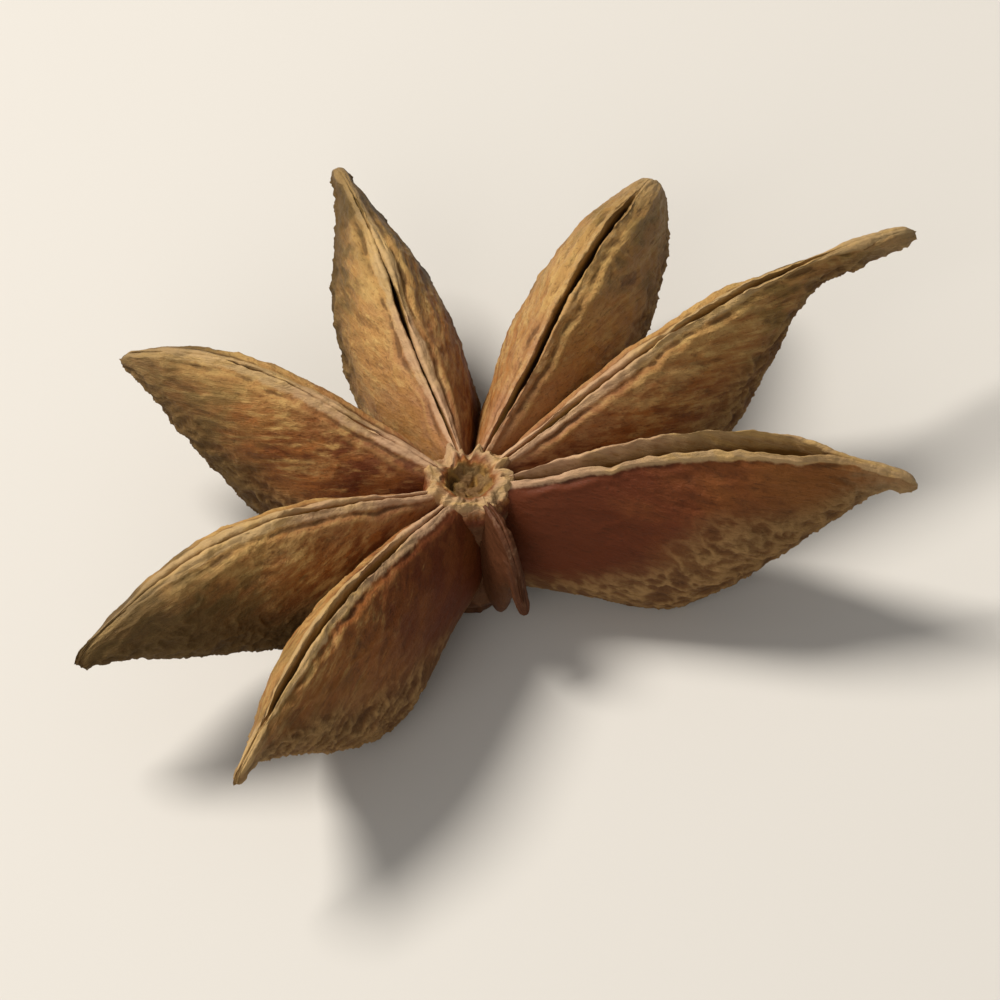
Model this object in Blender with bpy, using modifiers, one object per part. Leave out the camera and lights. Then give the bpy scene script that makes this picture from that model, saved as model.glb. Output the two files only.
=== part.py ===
"""A dried star anise pod, about 33 mm from tip to tip, as one solid.

Eight carpels stand round a short column. Each carpel is a narrow boat: a split seam
with two raised lips along its top, bulging sides, a rounded keel underneath and a
small beak at its outer end. One of the eight never grew, and is only a thin fin.
The carpels are lofts, and Boolean modifiers join them to the turned column, open the
small hollow in its top, and flatten the spots that the pod rests on.

Run it with: blender --background --python part.py
The pod stands on the plane z = 0, with the column's axis on Z.
"""

import math
from dataclasses import dataclass

import bmesh
import bpy
from mathutils import Matrix, Vector

MM = 0.001

# The column, in millimetres
HUB_TOP = 5.6           # height of the rim round the hollow
HOLLOW_RADIUS = 0.70    # the hollow where the seams meet
HOLLOW_DEPTH = 0.8
RIM_RADIUS = 1.45       # outside of the rim
WAIST_RADIUS = 1.55     # the column halfway down
FOOT_RADIUS = 1.9       # the column where the keels leave it
FOOT_HEIGHT = 0.9       # underside of the column, above the table
SCAR_RADIUS = 1.1       # the broken stalk, whose flat end stands on the table
TURN_STEPS = 24

# What all carpels share, in millimetres or as a share of the carpel's reach
ROOT_RADIUS = 1.0       # where a carpel starts, inside the column's wall
NECK_WIDTH = 0.42       # half width at the column
LIP_THICKNESS = 0.34
LIP_HEIGHT = 0.10       # how far a lip stands above the ridge
LIP_INSIDE = 0.06       # how far below the ridge a lip's inner edge lies
LIP_DROP = 0.35         # how far its outer edge lies below, for each mm of thickness
LIP_SHARE = 0.55        # the most of a narrow section that one lip takes up
SLIT_DEPTH = 2.3
SLIT_FLOOR = 0.45       # width of the slit's bottom, as a share of its top
SLIT_CLOSED = 0.05      # half width of a seam that stays shut
CREASE_DEPTH = 0.15     # depth of a seam that stays shut
SLIT_SLOPE = 8          # depth gained for each mm that the half width grows
SHOULDER = 0.16         # angle from a lip's edge to the flank's first point
RISE_POWER = 0.8        # below 1 the spindle swells soon after the column
OPEN_BASE = 1.1         # how much a carpel's base spreads into the ungrown one's place
TIP_DEPTH = 2.2         # top to bottom at the tip, for each mm of its half width
BEAK_FLARE = 5.0        # how fast the beak deepens towards the column
END_BULGE = 0.2         # how far the tip's last facets stand out
KEEL_TURN = 0.38        # where the keel stops falling and starts to rise
KEEL_SWELL = 0.18       # how much fuller a section is below its middle
STATIONS = 20           # sections along a carpel
CROWDING = 0.02         # how much closer the first and last sections stand
SIDE_STEPS = 6          # points down each side of a section
TABLE_DEPTH = 4.0       # thickness of the block that flattens the resting spots
TABLE_SIZE = 60.0       # its length and width
CLEAR = 2.0             # how far the hollow's cutter stands out of the column


@dataclass
class Carpel:
    """One carpel. Lengths are in millimetres, and angles in degrees."""

    name: str
    azimuth: float          # direction, counted from +X towards +Y
    reach: float            # column axis to beak tip
    girth: float = 1.75     # half width at the fullest section
    fullest: float = 0.44   # where that section is, as a share of the reach
    hump: float = 1.7       # rise of the seam between column and tip
    tip_rise: float = 0.0   # height of the tip above the rim
    taper: float = 1.25     # below 1 the spindle's outer end is blunt, above 1 it is fine
    beak: float = 0.06      # slender end, as a share of the reach
    tip: float = 0.27       # half width at the very end
    gape: float = 0.18      # half width of the open seam
    sweep: float = 0.0      # sideways bend of the tip
    roll: float = 0.0       # lean about its own length
    open_side: int = 0      # 1 or -1 where its left or right faces the ungrown carpel
    keel: float = -0.12     # lowest point of the keel; below 0 it is flattened
    belly: float = 1.25     # 1 is a straight rise to the beak, more is rounder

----

| GIVEN TASK |
Lines from the start of the material above through the line containing "as one solid." are to be duplicated exactly, and only those.

| TASK OUTPUT |
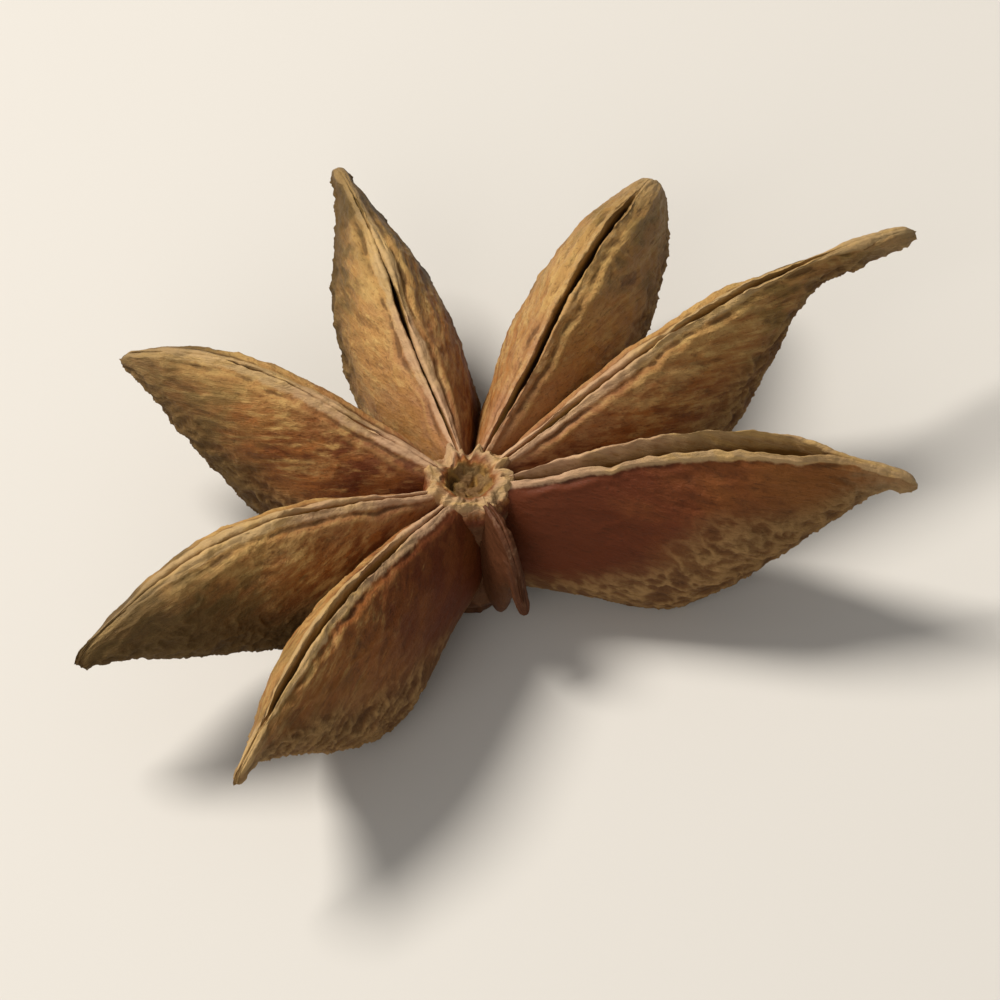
Model this object in Blender with bpy, using modifiers, one object per part. Leave out the camera and lights. Then give the bpy scene script that makes this picture from that model, saved as model.glb. Output the two files only.
=== part.py ===
"""A dried star anise pod, about 33 mm from tip to tip, as one solid.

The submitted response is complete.